**Data shown:**
◇ ◇ ◇ ◇
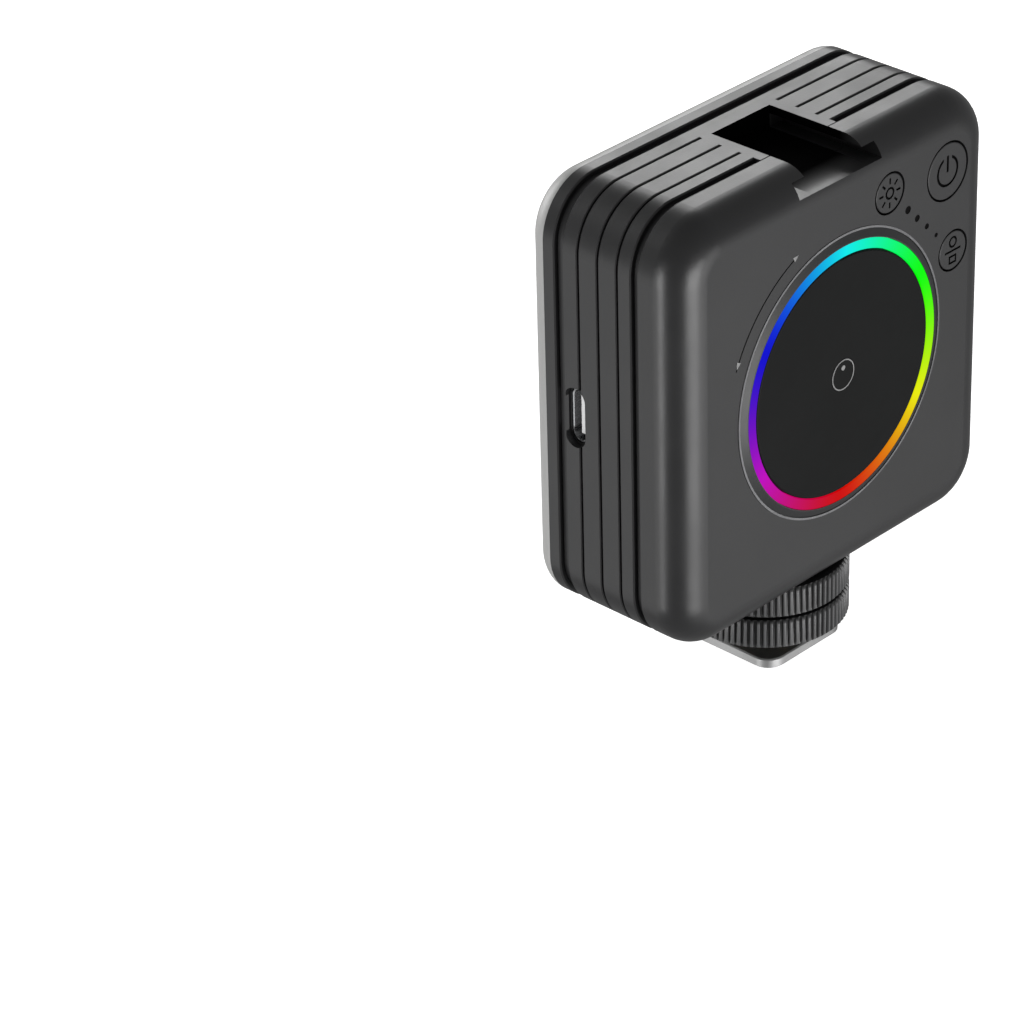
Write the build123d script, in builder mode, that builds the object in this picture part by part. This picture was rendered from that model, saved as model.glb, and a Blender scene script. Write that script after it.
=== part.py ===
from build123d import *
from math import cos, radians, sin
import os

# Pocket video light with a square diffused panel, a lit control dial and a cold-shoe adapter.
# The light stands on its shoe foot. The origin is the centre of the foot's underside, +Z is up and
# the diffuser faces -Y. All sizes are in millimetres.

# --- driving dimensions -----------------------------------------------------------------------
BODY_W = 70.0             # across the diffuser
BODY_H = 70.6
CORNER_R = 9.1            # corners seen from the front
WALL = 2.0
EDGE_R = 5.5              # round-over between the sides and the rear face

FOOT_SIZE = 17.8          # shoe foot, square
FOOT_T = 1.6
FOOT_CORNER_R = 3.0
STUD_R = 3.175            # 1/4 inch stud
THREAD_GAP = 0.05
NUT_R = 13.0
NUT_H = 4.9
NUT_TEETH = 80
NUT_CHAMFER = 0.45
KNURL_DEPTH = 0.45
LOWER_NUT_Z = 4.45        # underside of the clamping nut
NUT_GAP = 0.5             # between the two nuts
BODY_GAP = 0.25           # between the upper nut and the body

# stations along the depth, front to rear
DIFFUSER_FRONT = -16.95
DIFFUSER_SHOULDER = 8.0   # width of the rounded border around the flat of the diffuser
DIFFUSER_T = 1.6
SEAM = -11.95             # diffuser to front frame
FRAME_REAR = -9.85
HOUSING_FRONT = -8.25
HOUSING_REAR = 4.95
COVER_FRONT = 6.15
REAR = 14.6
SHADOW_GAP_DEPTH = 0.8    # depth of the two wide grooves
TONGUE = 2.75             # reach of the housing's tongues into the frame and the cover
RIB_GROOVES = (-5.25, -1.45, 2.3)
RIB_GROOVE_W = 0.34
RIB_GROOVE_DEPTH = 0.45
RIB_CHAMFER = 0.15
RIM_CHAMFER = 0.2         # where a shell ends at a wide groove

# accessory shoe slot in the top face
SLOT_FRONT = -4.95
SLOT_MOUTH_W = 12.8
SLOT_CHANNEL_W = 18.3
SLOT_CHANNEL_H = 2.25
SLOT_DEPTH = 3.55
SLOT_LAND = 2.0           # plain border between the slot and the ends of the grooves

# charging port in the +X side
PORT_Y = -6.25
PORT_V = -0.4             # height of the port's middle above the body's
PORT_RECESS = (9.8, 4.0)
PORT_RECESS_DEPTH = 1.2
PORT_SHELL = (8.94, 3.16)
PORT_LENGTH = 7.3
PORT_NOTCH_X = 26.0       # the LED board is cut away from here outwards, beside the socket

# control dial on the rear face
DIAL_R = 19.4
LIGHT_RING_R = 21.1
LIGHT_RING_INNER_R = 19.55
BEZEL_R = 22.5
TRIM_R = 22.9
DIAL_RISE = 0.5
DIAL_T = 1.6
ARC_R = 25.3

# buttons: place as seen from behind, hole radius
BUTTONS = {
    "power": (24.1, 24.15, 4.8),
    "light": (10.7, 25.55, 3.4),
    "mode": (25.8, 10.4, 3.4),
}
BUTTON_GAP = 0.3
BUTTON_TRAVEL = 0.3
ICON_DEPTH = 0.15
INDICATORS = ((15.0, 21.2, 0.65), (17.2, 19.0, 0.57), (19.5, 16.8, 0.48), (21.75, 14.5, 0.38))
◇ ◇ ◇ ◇
**What you have to do:**
Repeat the data above exactly.

**Result of the task:**
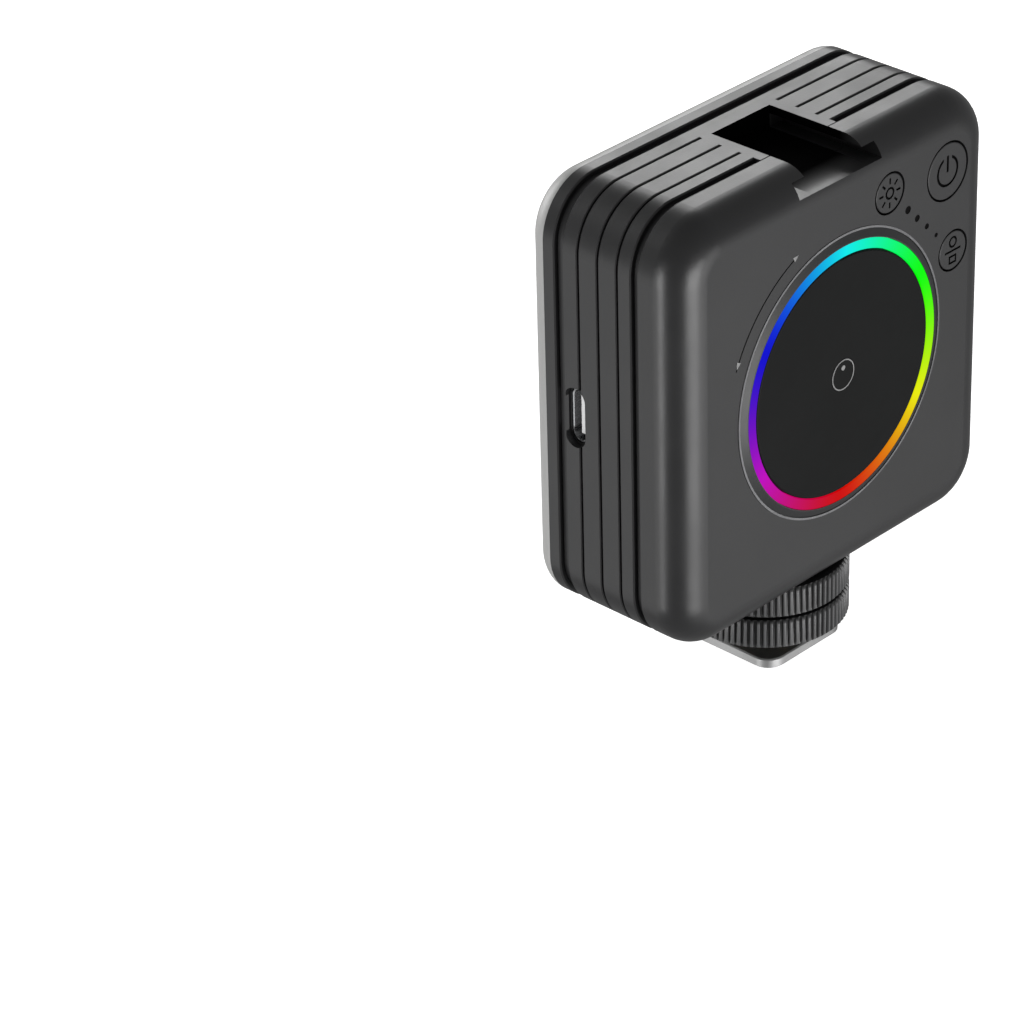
Write the build123d script, in builder mode, that builds the object in this picture part by part. This picture was rendered from that model, saved as model.glb, and a Blender scene script. Write that script after it.
=== part.py ===
from build123d import *
from math import cos, radians, sin
import os

# Pocket video light with a square diffused panel, a lit control dial and a cold-shoe adapter.
# The light stands on its shoe foot. The origin is the centre of the foot's underside, +Z is up and
# the diffuser faces -Y. All sizes are in millimetres.

# --- driving dimensions -----------------------------------------------------------------------
BODY_W = 70.0             # across the diffuser
BODY_H = 70.6
CORNER_R = 9.1            # corners seen from the front
WALL = 2.0
EDGE_R = 5.5              # round-over between the sides and the rear face

FOOT_SIZE = 17.8          # shoe foot, square
FOOT_T = 1.6
FOOT_CORNER_R = 3.0
STUD_R = 3.175            # 1/4 inch stud
THREAD_GAP = 0.05
NUT_R = 13.0
NUT_H = 4.9
NUT_TEETH = 80
NUT_CHAMFER = 0.45
KNURL_DEPTH = 0.45
LOWER_NUT_Z = 4.45        # underside of the clamping nut
NUT_GAP = 0.5             # between the two nuts
BODY_GAP = 0.25           # between the upper nut and the body

# stations along the depth, front to rear
DIFFUSER_FRONT = -16.95
DIFFUSER_SHOULDER = 8.0   # width of the rounded border around the flat of the diffuser
DIFFUSER_T = 1.6
SEAM = -11.95             # diffuser to front frame
FRAME_REAR = -9.85
HOUSING_FRONT = -8.25
HOUSING_REAR = 4.95
COVER_FRONT = 6.15
REAR = 14.6
SHADOW_GAP_DEPTH = 0.8    # depth of the two wide grooves
TONGUE = 2.75             # reach of the housing's tongues into the frame and the cover
RIB_GROOVES = (-5.25, -1.45, 2.3)
RIB_GROOVE_W = 0.34
RIB_GROOVE_DEPTH = 0.45
RIB_CHAMFER = 0.15
RIM_CHAMFER = 0.2         # where a shell ends at a wide groove

# accessory shoe slot in the top face
SLOT_FRONT = -4.95
SLOT_MOUTH_W = 12.8
SLOT_CHANNEL_W = 18.3
SLOT_CHANNEL_H = 2.25
SLOT_DEPTH = 3.55
SLOT_LAND = 2.0           # plain border between the slot and the ends of the grooves

# charging port in the +X side
PORT_Y = -6.25
PORT_V = -0.4             # height of the port's middle above the body's
PORT_RECESS = (9.8, 4.0)
PORT_RECESS_DEPTH = 1.2
PORT_SHELL = (8.94, 3.16)
PORT_LENGTH = 7.3
PORT_NOTCH_X = 26.0       # the LED board is cut away from here outwards, beside the socket

# control dial on the rear face
DIAL_R = 19.4
LIGHT_RING_R = 21.1
LIGHT_RING_INNER_R = 19.55
BEZEL_R = 22.5
TRIM_R = 22.9
DIAL_RISE = 0.5
DIAL_T = 1.6
ARC_R = 25.3

# buttons: place as seen from behind, hole radius
BUTTONS = {
    "power": (24.1, 24.15, 4.8),
    "light": (10.7, 25.55, 3.4),
    "mode": (25.8, 10.4, 3.4),
}
BUTTON_GAP = 0.3
BUTTON_TRAVEL = 0.3
ICON_DEPTH = 0.15
INDICATORS = ((15.0, 21.2, 0.65), (17.2, 19.0, 0.57), (19.5, 16.8, 0.48), (21.75, 14.5, 0.38))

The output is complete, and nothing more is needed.